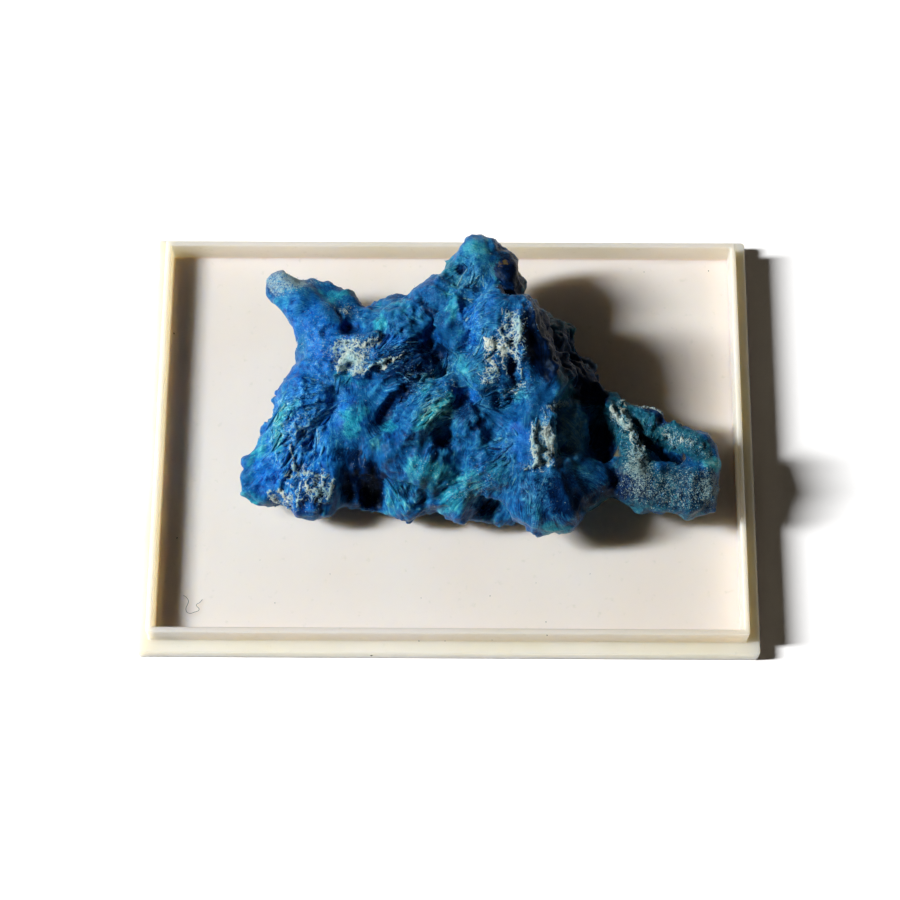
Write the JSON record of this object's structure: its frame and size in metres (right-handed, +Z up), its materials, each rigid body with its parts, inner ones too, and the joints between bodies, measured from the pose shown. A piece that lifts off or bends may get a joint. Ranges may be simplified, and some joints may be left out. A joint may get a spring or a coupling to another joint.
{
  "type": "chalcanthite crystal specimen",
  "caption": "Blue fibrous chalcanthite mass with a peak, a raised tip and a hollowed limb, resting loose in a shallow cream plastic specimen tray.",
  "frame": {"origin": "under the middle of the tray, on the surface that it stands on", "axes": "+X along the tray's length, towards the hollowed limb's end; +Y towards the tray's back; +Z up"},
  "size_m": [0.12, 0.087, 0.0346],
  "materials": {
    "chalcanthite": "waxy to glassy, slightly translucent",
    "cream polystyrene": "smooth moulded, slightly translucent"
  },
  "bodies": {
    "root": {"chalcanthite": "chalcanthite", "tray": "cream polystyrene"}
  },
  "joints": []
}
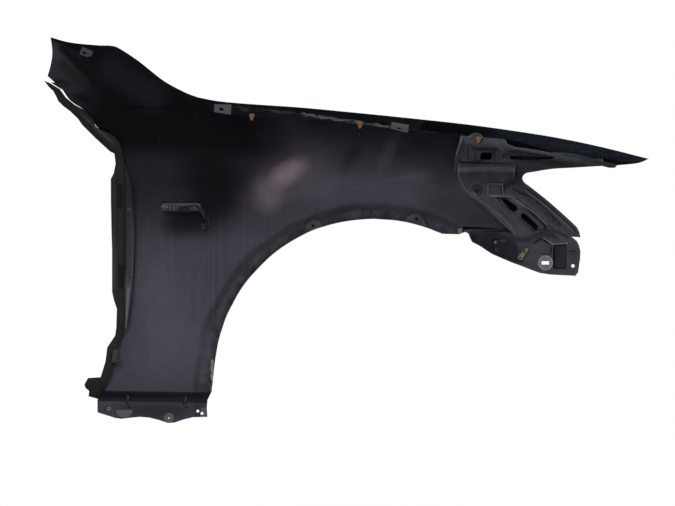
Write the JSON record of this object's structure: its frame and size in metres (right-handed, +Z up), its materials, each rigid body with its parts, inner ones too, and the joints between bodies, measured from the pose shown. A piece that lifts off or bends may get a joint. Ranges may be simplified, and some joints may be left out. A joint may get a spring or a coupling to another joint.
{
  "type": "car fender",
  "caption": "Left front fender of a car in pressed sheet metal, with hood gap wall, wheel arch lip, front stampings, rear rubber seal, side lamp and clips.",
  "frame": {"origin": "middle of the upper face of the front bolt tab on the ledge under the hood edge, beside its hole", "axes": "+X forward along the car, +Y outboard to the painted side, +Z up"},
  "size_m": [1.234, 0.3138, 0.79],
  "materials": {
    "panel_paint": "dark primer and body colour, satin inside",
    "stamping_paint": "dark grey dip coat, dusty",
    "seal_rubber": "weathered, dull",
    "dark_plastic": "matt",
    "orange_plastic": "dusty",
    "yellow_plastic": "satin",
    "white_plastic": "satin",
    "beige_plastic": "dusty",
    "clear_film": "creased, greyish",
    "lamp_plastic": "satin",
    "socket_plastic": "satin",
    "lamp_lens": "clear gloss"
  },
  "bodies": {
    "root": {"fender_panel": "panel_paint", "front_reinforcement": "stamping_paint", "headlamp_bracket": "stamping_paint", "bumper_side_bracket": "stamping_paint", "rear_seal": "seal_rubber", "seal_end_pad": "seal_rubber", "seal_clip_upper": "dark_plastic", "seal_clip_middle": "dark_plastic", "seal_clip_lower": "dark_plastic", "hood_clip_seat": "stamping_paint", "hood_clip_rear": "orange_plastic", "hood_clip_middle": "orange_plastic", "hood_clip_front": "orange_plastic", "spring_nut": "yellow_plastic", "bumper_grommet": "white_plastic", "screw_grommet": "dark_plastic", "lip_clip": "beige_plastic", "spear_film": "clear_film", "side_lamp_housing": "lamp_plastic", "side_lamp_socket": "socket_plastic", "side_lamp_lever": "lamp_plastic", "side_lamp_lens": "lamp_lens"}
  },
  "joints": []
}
——
Every record shown above must be echoed exactly.

» The output
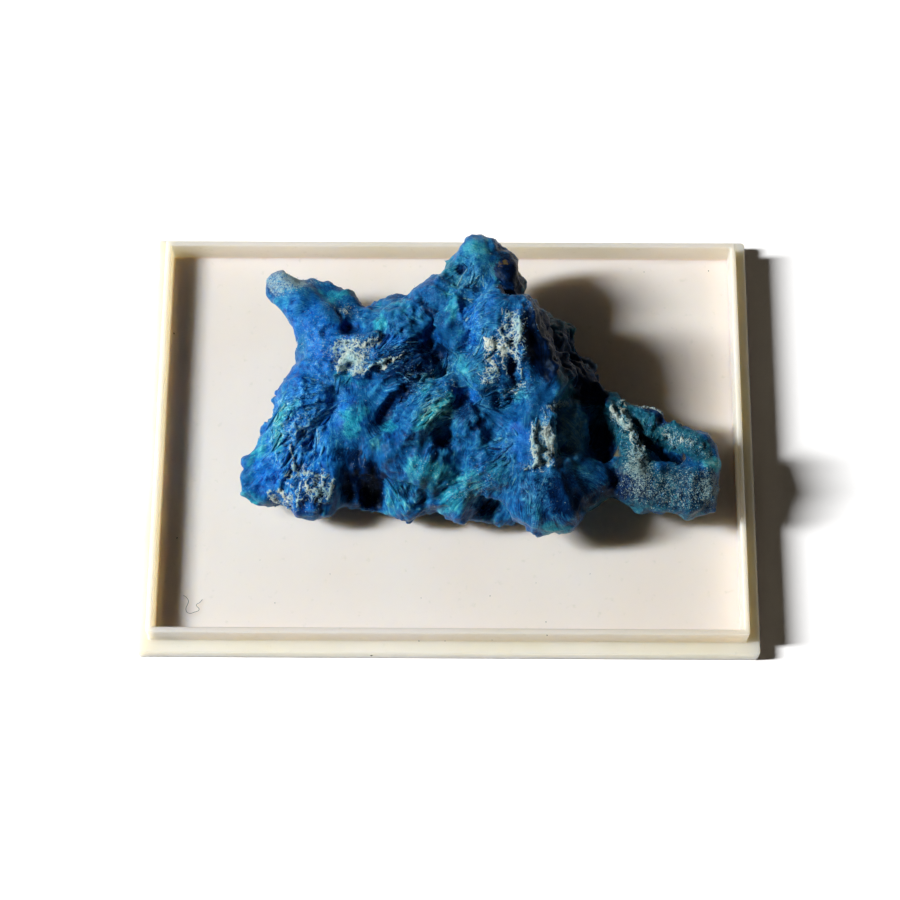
Write the JSON record of this object's structure: its frame and size in metres (right-handed, +Z up), its materials, each rigid body with its parts, inner ones too, and the joints between bodies, measured from the pose shown. A piece that lifts off or bends may get a joint. Ranges may be simplified, and some joints may be left out. A joint may get a spring or a coupling to another joint.
{
  "type": "chalcanthite crystal specimen",
  "caption": "Blue fibrous chalcanthite mass with a peak, a raised tip and a hollowed limb, resting loose in a shallow cream plastic specimen tray.",
  "frame": {"origin": "under the middle of the tray, on the surface that it stands on", "axes": "+X along the tray's length, towards the hollowed limb's end; +Y towards the tray's back; +Z up"},
  "size_m": [0.12, 0.087, 0.0346],
  "materials": {
    "chalcanthite": "waxy to glassy, slightly translucent",
    "cream polystyrene": "smooth moulded, slightly translucent"
  },
  "bodies": {
    "root": {"chalcanthite": "chalcanthite", "tray": "cream polystyrene"}
  },
  "joints": []
}
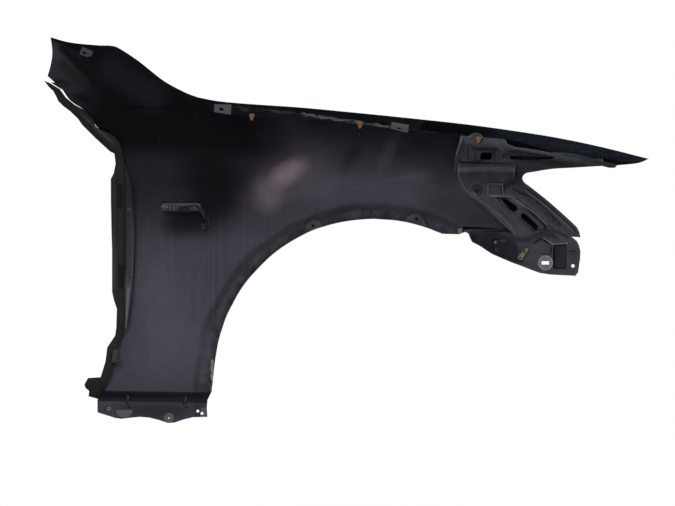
Write the JSON record of this object's structure: its frame and size in metres (right-handed, +Z up), its materials, each rigid body with its parts, inner ones too, and the joints between bodies, measured from the pose shown. A piece that lifts off or bends may get a joint. Ranges may be simplified, and some joints may be left out. A joint may get a spring or a coupling to another joint.
{
  "type": "car fender",
  "caption": "Left front fender of a car in pressed sheet metal, with hood gap wall, wheel arch lip, front stampings, rear rubber seal, side lamp and clips.",
  "frame": {"origin": "middle of the upper face of the front bolt tab on the ledge under the hood edge, beside its hole", "axes": "+X forward along the car, +Y outboard to the painted side, +Z up"},
  "size_m": [1.234, 0.3138, 0.79],
  "materials": {
    "panel_paint": "dark primer and body colour, satin inside",
    "stamping_paint": "dark grey dip coat, dusty",
    "seal_rubber": "weathered, dull",
    "dark_plastic": "matt",
    "orange_plastic": "dusty",
    "yellow_plastic": "satin",
    "white_plastic": "satin",
    "beige_plastic": "dusty",
    "clear_film": "creased, greyish",
    "lamp_plastic": "satin",
    "socket_plastic": "satin",
    "lamp_lens": "clear gloss"
  },
  "bodies": {
    "root": {"fender_panel": "panel_paint", "front_reinforcement": "stamping_paint", "headlamp_bracket": "stamping_paint", "bumper_side_bracket": "stamping_paint", "rear_seal": "seal_rubber", "seal_end_pad": "seal_rubber", "seal_clip_upper": "dark_plastic", "seal_clip_middle": "dark_plastic", "seal_clip_lower": "dark_plastic", "hood_clip_seat": "stamping_paint", "hood_clip_rear": "orange_plastic", "hood_clip_middle": "orange_plastic", "hood_clip_front": "orange_plastic", "spring_nut": "yellow_plastic", "bumper_grommet": "white_plastic", "screw_grommet": "dark_plastic", "lip_clip": "beige_plastic", "spear_film": "clear_film", "side_lamp_housing": "lamp_plastic", "side_lamp_socket": "socket_plastic", "side_lamp_lever": "lamp_plastic", "side_lamp_lens": "lamp_lens"}
  },
  "joints": []
}